The distribution of p-values, size and power
Posted: 2020-07-20 · Last updated: 2023-12-16
In this note, I will derive the distribution of the p-value of an exemplary test and show how this distribution can be used to calculate size and power. I will also show why this presentation is useful, since size and power are actually two sides of the same coin. This note requires advanced knowledge of hypothesis testing and statistical inference, and I will skip over a lot of parts. Clearing out the cobwebs is left to you, the reader.
For simplicity, consider a two-sided one-sample z-test. This test requires that the underlying data are normally distributed with a known variance $\sigma^2$. For most comparisons of means, we would use Student's t-test, but for reasons of simplicity assume the variance to be known so that it does not have to be estimated (and so that we can directly use the normal distribution).
Given these assumptions, we want to perform the following test:
\begin{align*} \begin{array}{cc} H_0:& \mu = \mu_0,\\ H_1:& \mu \neq \mu_0. \end{array} \end{align*}
So we want to test whether we can reject the hypothesis that the true mean is equal to $\mu_0$.
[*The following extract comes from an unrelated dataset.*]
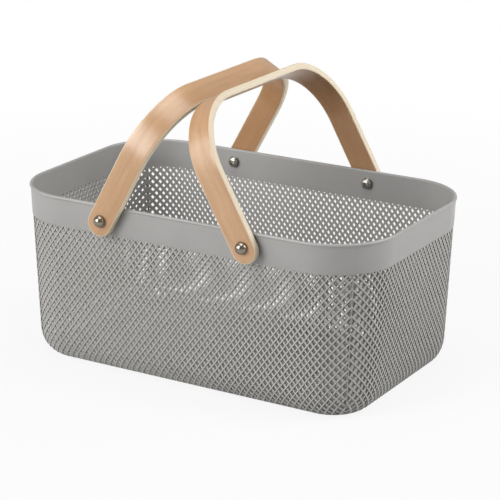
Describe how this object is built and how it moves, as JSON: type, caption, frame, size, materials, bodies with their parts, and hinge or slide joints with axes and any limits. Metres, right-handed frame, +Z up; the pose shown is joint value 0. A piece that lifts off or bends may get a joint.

The test statistic of the z-test is $$T = \frac{\overline{x} - \mu_0}{\frac{\sigma}{\sqrt{n}}},$$ where $\overline{x}$ is the arithmetic mean of the data, $\mu_0$ is the mean to be tested against and $n$ is sample size. We choose some level $\alpha$, which is the (theoretical!) probability of rejecting the $H_0$ when it is not true. $\alpha$ is often set at $0.05$. We know that $T$ is standard normally distributed, with a cumulative distribution function $\Phi(x)$.
After the test statistic is calculated, we can calculate the p-value, $$p = 2(1-\Phi(\lvert T \rvert)),$$ and if $p < \alpha$, we reject $H_0$ and accept $H_1$.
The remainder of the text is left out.